Un jardín en Ucrania

Hubo un tiempo en que en Ucrania también florecían los cerezos. Anton Paulovich Chéjov era un hombre que escuchaba. Un escritor que supo auscultar el alma humana. También, incluso la de los animales, palabra que viene de ánima. La grandeza de Chéjov radica en eso: sabía escuchar e «interpretar a los seres más dispares, ya se trate de perros, lobos, hombres o mujeres», escribe Natalia Ginzburg, en su biografía (Acantilado). Sus perros, dos bassets de cuerpo alargado, se llamaban Bromuro y Quinina. Fue médico. Era generoso, no cobraba a los pobres. Construyó escuelas y sanatorios. Decía que el mundo es hermoso y que tan sólo tiene una maldad: nosotros. Para él, «lo malo de la vida es que no tiene sentido», destaca Irene Némirovsky en La vida de Chéjov, ahora reeditada por Salamandra. Todos sus cuentos han sido publicados por la editorial Páginas de Espuma.

Pese a su proverbial buen humor y a que, con El jardín de los cerezos, su última obra teatral, quería escribir algo alegre, no pudo evitar que se convirtiera en un drama. Un drama, en el que, escribe Némirovsky, resuena un eco de las veladas en Ucrania, «de los años idos, de los rostros disipados, una gran parte de la juventud de Chéjov».

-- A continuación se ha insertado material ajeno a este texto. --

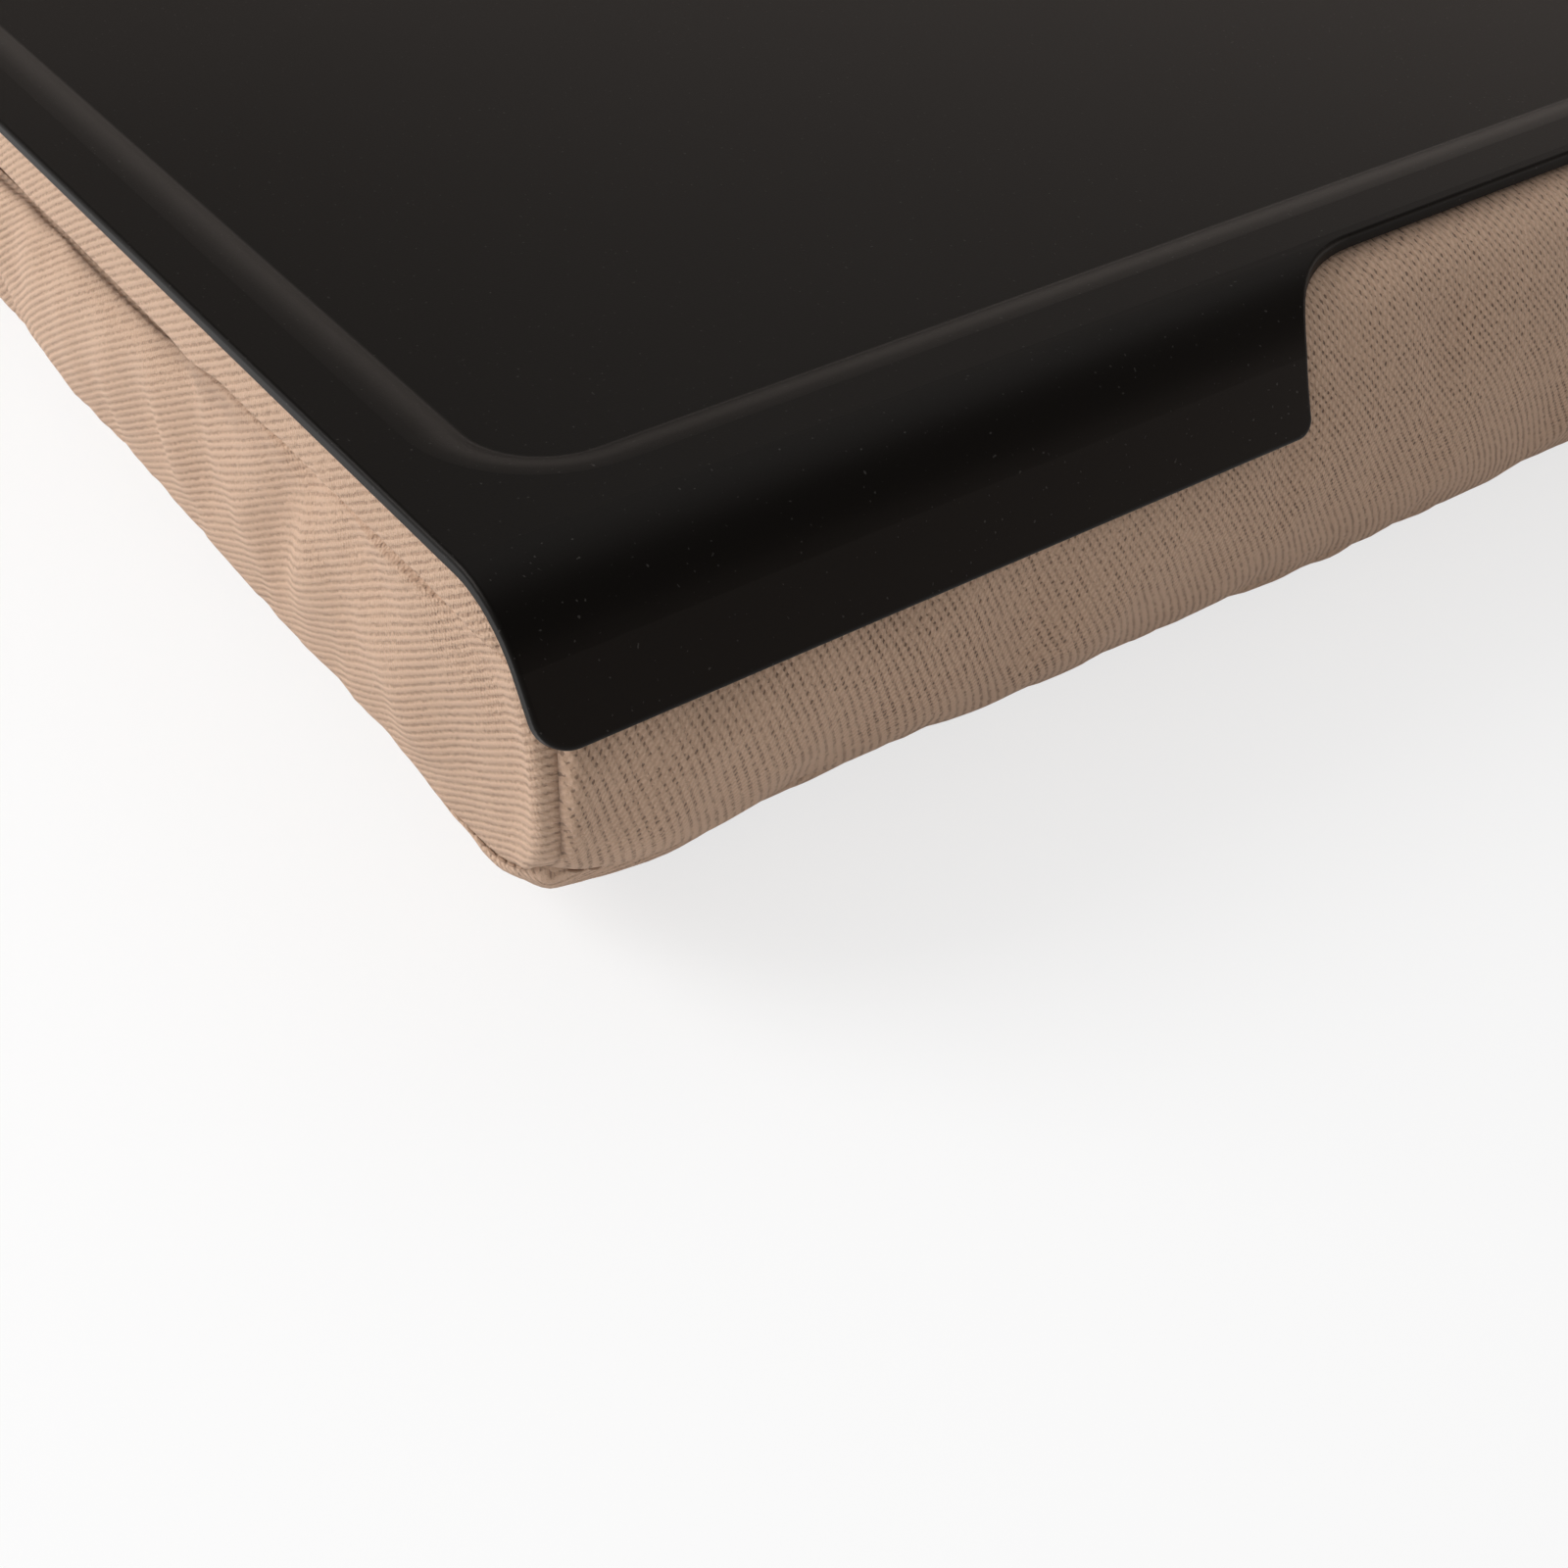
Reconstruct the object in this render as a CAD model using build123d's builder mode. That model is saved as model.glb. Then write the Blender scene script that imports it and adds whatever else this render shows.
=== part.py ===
from build123d import *
import os
from math import cos, radians, sin, tan

# Lap tray with cushion, in millimetres.
# X runs along the tray's long side, Y along its short side, Z up.
# The origin is the middle of the flat patch that the cushion rests on.
# The zipped long side faces -Y. The handle cut-outs are in the aprons at both X ends.

# Overall sizes
tray_length = 460.0
tray_width = 380.0
field_height = 62.0
seam_height = 14.0

# Tray sheet
sheet = 2.0
rim_height = 2.8
side_rim_width = 16.5
ring_width = 12.0
field_corner_radius = 13.0
crease_radius = 1.5
ramp_angle = 35.0
land_run = 15.5
apron_bend_radius = 16.0
apron_bend_angle = 62.0
apron_drop = 18.3
foot_corner_radius = 5.0
edge_round = 0.7
sharp_angle = 60.0
upper_skin_share = 0.3

# Handle cut-outs
handle_width = 123.6
handle_edge_run = 17.5
handle_throat_radius = 22.0
handle_foot_radius = 3.0

# Cushion cover
fabric = 1.0
tray_clearance = 0.3
apron_clearance = 0.6
shoulder_draw = 1.8
side_tuck = 1.8
side_bulge = 1.6
end_tuck = 1.0
band_low_draw = 0.6
seam_draw_x = 8.3
seam_draw_y = 1.4
seam_bow = 1.5
cover_corner_radius = 7.0
patch_inset_x = 96.0
patch_inset_y = 88.0
rest_cut = 0.5
mitre_depth = 45.0

# Hook and loop pads
pad_size = 50.0
hook_thickness = 1.0
loop_thickness = 1.0
pad_clearance = 1.0
pad_spacing_x = 250.0
pad_spacing_y = 200.0

# Zip opening in the long side
zip_opening = 300.0
zip_line_drop = 9.5
zip_mouth = 2.0
zip_channel_height = 7.6
zip_channel_depth = 5.4
tape_thickness = 0.5
tape_lap = 1.0
zip_slot = 1.2
coil_height = 1.6
coil_thickness = 1.5
coil_round = 0.5
stop_length = 2.2
stop_inset = 6.0
stop_rise = 0.1

# Zip slider and pull
slider_length = 9.0
slider_nose_width = 6.8
slider_tail_width = 5.6
slider_corner = 1.0
slider_plate = 0.8
slider_clearance = 0.25
slider_neck = 0.6
slider_neck_length = 2.4
slider_nose_wall = 0.5
slider_park_gap = 0.6
bail_thickness = 1.0
bail_radius = 1.1
bail_hole_radius = 0.6
pull_length = 18.0
pull_width = 3.8
pull_thickness = 0.8
pull_window_width = 1.8
pull_window_end = 2.3
pull_bar_radius = 0.4
pull_clearance = 0.3
pull_end_round = 1.5
pull_hole_radius = 0.7

# Inner bag and filling
bag_fabric = 0.6
bag_clearance = 0.3
filling_clearance = 0.2
zip_relief_clearance = 0.5
bag_seam_share = 0.5

# Shares of the apron's bend where the cushion's top and shoulder lie
top_bend_share = 0.58
shoulder_bend_share = 0.78
# Share of the cloth's thickness laid downward at the shoulder
shoulder_drop_share = 0.5
# Shares of the band's fall from the apron's foot to the lower seam
band_fall_shares = (0.33, 0.69)
# Crown of the underside, from the lower seam to the flat patch:
# share of the fall, share of the way in to the patch
crown_shares = ((0.42, 0.08), (0.76, 0.3), (0.95, 0.65), (1.0, 1.0))
# How the cloth's thickness is laid off the crown at each level: inward, upward
crown_cloth_shares = ((0.45, 0.92), (0.16, 0.99), (0.06, 1.0), (0.03, 1.0))

# Overrun of cutting solids past the faces that they cut
overrun = 5.0

# Derived places of the tray
half_length = tray_length / 2
half_width = tray_width / 2
land_height = field_height + rim_height
bend_sine = sin(radians(apron_bend_angle))
bend_cosine = cos(radians(apron_bend_angle))
apron_straight = (apron_drop - apron_bend_radius * (1 - bend_cosine)) / bend_sine
apron_reach = land_run + apron_bend_radius * bend_sine + apron_straight * bend_cosine
field_half_x = half_length - apron_reach
field_half_y = half_width - side_rim_width
bend_start_x = field_half_x + land_run
bend_centre_height = land_height - apron_bend_radius
foot_height = land_height - apron_drop
crease_run = crease_radius * tan(radians(ramp_angle / 2))
ramp_versine = 1 - cos(radians(ramp_angle))
crest_radius = (rim_height - crease_radius * ramp_versine) / ramp_versine
handle_edge_x = field_half_x + handle_edge_run
handle_reach = half_length + handle_throat_radius

# Derived places of the cushion
cushion_top = field_height - sheet - tray_clearance
top_seam_height = cushion_top - fabric
lining_radius = apron_bend_radius - sheet - apron_clearance
foot_lining_x = half_length - (sheet + apron_clearance) * bend_sine
foot_lining_height = foot_height - (sheet + apron_clearance) * bend_cosine
face_y = half_width - side_tuck
band_half_x = half_length - end_tuck
band_half_y = face_y + side_bulge
loop_floor = field_height - sheet - hook_thickness - loop_thickness
bag_top = loop_floor - fabric - bag_clearance
bag_inset = fabric + bag_clearance

# Derived places of the zip, whose faces look towards -Y
zip_height = field_height - zip_line_drop
mouth_top = zip_height + zip_mouth / 2
mouth_bottom = zip_height - zip_mouth / 2
channel_top = zip_height + zip_channel_height / 2
channel_bottom = zip_height - zip_channel_height / 2
zip_half = zip_opening / 2
tape_face_y = zip_channel_depth - face_y
tape_back_y = tape_face_y + tape_thickness
coil_face_y = tape_face_y - coil_thickness
coil_half = zip_half - stop_inset
coil_near = zip_slot / 2
coil_far = coil_near + coil_height
plate_back_y = coil_face_y - slider_clearance
plate_front_y = plate_back_y - slider_plate
back_plate_y = tape_back_y + slider_clearance
relief_y = back_plate_y + slider_plate + zip_relief_clearance
relief_bottom = channel_bottom - fabric - tape_lap - zip_relief_clearance
slider_x = slider_park_gap + slider_length / 2 - coil_half
pull_axis_y = -face_y - pull_clearance - pull_thickness / 2
bail_stand = plate_front_y - pull_axis_y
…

Antosha había nacido en 1860 en Taganrog, a orillas del mar de Azov, muy cerca de la frontera ucraniana y a poco más de cien kilómetros de Mariúpol, hoy ciudad mártir con la que formalmente aún está hermanada. A principios del verano de 1887, con los primeros síntomas de la tuberculosis que le llevaría a la tumba, Chéjov había alquilado una casita en Ucrania a la familia Lintarev. Estaba junto a un río por el que los días de fiesta los campesinos bajaban con sus barcas tocando el violín. Chéjov también vivió en una vieja y abandonada casa de los Smagin, ubicada en Sumy, una de las primeras ciudades ucranianas bombardeadas por Vladimir Putin.

En el cuarto de Sumy en el que duerme Anton Chéjov, un ruiseñor ha hecho su nido. La música y el penetrante olor del heno recién segado le emocionan. Por las grietas de la tarima, escribe, «asoman brotes de cerezos y ciruelos».

En 1914, diez años después del estreno de El jardín de los cerezos y de la muerte de su autor, el escritor Maksim Gorki se acuerda de él. Gorki está en Finlandia. Por la noche, escribe, «los reflectores lamen las nubes como lenguas». Gorki vuelve a leer a su amigo y concluye que «la guerra le habría envenenado el corazón». Maksim Gorki, tan distante políticamente de Anton Chéjov pero tan cerca de su alma, sabía con dolor que hubo un tiempo en que en Ucrania también florecían los cerezos.